[Begin]
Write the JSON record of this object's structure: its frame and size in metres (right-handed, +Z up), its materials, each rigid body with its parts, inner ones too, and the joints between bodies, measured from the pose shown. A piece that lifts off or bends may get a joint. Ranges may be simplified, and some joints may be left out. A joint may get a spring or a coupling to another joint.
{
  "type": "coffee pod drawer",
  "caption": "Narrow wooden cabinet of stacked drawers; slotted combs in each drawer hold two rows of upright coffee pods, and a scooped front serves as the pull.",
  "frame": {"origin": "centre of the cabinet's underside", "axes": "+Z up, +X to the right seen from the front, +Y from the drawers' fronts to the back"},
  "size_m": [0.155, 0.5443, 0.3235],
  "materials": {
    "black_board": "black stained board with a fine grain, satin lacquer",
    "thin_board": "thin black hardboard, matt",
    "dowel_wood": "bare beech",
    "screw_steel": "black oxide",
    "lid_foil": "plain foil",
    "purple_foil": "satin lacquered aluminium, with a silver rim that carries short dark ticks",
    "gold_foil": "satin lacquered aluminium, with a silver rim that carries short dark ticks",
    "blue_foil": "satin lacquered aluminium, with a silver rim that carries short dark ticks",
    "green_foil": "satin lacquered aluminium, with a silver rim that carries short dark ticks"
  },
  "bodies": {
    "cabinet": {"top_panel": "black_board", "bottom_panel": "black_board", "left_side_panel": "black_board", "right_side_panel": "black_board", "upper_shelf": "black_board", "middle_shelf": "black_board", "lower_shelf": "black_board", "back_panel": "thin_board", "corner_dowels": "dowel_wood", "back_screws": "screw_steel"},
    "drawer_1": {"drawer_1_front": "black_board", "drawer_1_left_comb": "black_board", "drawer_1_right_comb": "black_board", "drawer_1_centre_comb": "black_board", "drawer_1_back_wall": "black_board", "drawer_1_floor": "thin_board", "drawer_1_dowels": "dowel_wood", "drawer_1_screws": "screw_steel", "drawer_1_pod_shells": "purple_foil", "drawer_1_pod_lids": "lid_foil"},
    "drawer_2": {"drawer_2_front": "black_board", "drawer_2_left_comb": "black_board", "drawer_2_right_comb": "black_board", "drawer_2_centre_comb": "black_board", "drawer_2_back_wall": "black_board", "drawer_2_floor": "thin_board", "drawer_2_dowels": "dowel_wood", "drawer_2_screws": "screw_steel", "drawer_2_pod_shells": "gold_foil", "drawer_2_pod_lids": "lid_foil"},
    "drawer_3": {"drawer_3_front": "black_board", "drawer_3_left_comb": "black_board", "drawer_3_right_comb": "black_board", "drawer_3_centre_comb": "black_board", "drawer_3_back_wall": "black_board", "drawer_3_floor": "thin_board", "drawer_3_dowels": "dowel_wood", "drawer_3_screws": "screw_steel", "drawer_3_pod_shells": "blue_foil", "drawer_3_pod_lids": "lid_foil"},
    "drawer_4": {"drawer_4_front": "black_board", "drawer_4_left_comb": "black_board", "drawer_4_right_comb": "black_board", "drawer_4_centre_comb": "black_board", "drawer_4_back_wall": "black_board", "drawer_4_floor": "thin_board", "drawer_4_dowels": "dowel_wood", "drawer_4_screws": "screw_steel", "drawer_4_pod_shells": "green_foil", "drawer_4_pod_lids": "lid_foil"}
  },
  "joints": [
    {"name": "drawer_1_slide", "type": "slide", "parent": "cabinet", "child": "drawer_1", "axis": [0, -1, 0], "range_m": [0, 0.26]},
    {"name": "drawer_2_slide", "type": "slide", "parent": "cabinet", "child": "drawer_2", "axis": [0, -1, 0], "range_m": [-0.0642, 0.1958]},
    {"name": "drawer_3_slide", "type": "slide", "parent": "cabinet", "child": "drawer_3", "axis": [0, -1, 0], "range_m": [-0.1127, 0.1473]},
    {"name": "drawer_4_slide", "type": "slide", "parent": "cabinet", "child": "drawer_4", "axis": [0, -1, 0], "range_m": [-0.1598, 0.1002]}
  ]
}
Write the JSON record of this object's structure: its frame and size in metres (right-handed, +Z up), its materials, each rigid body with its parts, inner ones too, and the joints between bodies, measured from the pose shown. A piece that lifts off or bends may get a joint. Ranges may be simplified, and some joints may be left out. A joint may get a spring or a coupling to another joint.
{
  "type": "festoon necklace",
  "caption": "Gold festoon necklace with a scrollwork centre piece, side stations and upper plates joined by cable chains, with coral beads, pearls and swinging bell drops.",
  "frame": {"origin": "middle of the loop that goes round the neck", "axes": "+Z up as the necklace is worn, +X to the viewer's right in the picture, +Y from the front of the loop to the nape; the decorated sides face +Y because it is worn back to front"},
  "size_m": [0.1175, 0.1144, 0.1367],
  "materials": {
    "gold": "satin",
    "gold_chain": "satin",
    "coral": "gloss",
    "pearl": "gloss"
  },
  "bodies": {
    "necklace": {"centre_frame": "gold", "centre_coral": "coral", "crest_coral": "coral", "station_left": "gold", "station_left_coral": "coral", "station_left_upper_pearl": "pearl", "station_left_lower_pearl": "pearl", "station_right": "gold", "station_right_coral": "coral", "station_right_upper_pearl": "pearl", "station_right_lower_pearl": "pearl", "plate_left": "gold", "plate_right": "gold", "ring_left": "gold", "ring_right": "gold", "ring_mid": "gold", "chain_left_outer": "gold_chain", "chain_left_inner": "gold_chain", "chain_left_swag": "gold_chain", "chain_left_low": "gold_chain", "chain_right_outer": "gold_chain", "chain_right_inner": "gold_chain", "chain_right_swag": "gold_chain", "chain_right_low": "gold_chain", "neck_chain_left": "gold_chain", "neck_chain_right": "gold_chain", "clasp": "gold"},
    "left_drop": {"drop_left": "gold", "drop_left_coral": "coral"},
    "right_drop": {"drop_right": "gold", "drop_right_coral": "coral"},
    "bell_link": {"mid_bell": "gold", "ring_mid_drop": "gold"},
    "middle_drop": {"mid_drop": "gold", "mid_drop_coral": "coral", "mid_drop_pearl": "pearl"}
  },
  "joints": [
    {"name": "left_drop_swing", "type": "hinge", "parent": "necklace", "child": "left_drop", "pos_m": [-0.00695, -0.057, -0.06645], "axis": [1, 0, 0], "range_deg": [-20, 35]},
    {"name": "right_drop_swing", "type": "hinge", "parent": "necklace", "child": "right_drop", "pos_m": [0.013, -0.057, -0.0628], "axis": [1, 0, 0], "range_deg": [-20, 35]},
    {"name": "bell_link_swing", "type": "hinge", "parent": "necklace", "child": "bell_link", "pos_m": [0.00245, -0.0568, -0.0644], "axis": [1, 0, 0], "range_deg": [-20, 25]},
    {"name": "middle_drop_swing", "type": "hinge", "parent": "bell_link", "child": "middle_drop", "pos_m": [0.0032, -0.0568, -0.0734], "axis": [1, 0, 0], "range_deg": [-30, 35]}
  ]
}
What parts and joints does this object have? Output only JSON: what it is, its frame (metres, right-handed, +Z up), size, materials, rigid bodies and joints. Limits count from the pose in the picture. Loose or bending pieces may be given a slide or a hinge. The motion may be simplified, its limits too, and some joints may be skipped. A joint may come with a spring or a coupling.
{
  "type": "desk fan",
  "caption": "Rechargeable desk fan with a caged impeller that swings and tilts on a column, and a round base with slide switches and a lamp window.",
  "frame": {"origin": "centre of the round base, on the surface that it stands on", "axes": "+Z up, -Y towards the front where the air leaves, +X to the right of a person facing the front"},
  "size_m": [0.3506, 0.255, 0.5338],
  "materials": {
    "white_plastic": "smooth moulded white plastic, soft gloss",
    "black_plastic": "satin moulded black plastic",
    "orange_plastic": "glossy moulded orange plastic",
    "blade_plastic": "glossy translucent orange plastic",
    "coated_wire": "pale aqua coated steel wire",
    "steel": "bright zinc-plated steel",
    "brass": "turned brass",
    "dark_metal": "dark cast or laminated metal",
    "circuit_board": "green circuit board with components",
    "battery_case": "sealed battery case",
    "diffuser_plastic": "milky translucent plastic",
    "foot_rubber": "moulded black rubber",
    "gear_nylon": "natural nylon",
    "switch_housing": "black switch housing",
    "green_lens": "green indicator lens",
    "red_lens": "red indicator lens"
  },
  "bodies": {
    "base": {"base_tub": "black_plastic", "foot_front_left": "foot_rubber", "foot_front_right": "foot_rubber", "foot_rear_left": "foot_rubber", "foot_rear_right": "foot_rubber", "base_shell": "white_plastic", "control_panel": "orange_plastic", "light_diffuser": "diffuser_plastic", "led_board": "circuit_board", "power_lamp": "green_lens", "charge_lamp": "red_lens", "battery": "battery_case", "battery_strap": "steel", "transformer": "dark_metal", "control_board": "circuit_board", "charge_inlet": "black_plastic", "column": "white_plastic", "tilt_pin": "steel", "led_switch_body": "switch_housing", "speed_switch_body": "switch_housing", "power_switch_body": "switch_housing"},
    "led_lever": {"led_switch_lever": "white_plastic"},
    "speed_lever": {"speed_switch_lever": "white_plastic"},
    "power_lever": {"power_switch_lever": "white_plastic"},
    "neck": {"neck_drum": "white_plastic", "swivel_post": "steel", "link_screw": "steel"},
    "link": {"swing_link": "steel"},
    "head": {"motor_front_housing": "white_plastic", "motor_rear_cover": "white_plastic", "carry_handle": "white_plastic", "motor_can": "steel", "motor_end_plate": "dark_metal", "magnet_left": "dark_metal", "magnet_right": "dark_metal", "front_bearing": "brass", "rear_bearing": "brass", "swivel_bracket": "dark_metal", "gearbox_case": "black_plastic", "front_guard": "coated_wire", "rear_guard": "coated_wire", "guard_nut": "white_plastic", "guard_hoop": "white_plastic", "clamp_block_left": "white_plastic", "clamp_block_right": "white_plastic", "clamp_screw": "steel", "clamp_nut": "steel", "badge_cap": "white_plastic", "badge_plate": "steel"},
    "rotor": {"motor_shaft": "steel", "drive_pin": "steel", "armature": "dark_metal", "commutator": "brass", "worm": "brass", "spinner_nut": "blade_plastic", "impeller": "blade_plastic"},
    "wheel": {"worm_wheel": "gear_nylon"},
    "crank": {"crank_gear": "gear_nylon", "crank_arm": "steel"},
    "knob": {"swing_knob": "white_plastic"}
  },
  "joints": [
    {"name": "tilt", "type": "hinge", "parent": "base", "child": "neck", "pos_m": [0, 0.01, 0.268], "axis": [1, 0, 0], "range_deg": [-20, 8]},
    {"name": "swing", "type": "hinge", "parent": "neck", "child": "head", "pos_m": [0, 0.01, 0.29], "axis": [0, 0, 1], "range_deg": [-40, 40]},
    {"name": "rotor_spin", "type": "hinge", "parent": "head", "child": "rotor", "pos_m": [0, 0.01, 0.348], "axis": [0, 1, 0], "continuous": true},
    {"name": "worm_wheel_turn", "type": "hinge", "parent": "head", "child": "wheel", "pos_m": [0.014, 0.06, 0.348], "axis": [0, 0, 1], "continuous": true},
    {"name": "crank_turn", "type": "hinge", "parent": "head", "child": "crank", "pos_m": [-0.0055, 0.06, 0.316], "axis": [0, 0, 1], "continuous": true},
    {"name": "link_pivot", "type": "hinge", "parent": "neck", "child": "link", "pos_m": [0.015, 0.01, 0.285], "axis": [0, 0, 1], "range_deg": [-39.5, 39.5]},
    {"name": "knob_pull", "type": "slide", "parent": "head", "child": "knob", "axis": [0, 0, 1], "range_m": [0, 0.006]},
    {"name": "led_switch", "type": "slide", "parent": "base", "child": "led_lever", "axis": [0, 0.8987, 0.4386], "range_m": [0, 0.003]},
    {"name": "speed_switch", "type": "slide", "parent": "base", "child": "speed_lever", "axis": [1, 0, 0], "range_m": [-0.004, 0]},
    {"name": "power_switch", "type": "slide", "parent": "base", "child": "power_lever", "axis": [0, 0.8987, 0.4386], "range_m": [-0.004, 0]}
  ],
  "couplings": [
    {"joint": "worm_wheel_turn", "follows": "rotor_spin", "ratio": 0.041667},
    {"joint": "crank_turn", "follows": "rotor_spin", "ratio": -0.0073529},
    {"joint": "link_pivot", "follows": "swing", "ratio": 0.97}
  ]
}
[End]
• [Task brief]: List each line holding the string "hinge".

• [The completed task]:
    {"name": "left_drop_swing", "type": "hinge", "parent": "necklace", "child": "left_drop", "pos_m": [-0.00695, -0.057, -0.06645], "axis": [1, 0, 0], "range_deg": [-20, 35]},
    {"name": "right_drop_swing", "type": "hinge", "parent": "necklace", "child": "right_drop", "pos_m": [0.013, -0.057, -0.0628], "axis": [1, 0, 0], "range_deg": [-20, 35]},
    {"name": "bell_link_swing", "type": "hinge", "parent": "necklace", "child": "bell_link", "pos_m": [0.00245, -0.0568, -0.0644], "axis": [1, 0, 0], "range_deg": [-20, 25]},
    {"name": "middle_drop_swing", "type": "hinge", "parent": "bell_link", "child": "middle_drop", "pos_m": [0.0032, -0.0568, -0.0734], "axis": [1, 0, 0], "range_deg": [-30, 35]}
What parts and joints does this object have? Output only JSON: what it is, its frame (metres, right-handed, +Z up), size, materials, rigid bodies and joints. Limits count from the pose in the picture. Loose or bending pieces may be given a slide or a hinge. The motion may be simplified, its limits too, and some joints may be skipped. A joint may come with a spring or a coupling.
    {"name": "tilt", "type": "hinge", "parent": "base", "child": "neck", "pos_m": [0, 0.01, 0.268], "axis": [1, 0, 0], "range_deg": [-20, 8]},
    {"name": "swing", "type": "hinge", "parent": "neck", "child": "head", "pos_m": [0, 0.01, 0.29], "axis": [0, 0, 1], "range_deg": [-40, 40]},
    {"name": "rotor_spin", "type": "hinge", "parent": "head", "child": "rotor", "pos_m": [0, 0.01, 0.348], "axis": [0, 1, 0], "continuous": true},
    {"name": "worm_wheel_turn", "type": "hinge", "parent": "head", "child": "wheel", "pos_m": [0.014, 0.06, 0.348], "axis": [0, 0, 1], "continuous": true},
    {"name": "crank_turn", "type": "hinge", "parent": "head", "child": "crank", "pos_m": [-0.0055, 0.06, 0.316], "axis": [0, 0, 1], "continuous": true},
    {"name": "link_pivot", "type": "hinge", "parent": "neck", "child": "link", "pos_m": [0.015, 0.01, 0.285], "axis": [0, 0, 1], "range_deg": [-39.5, 39.5]},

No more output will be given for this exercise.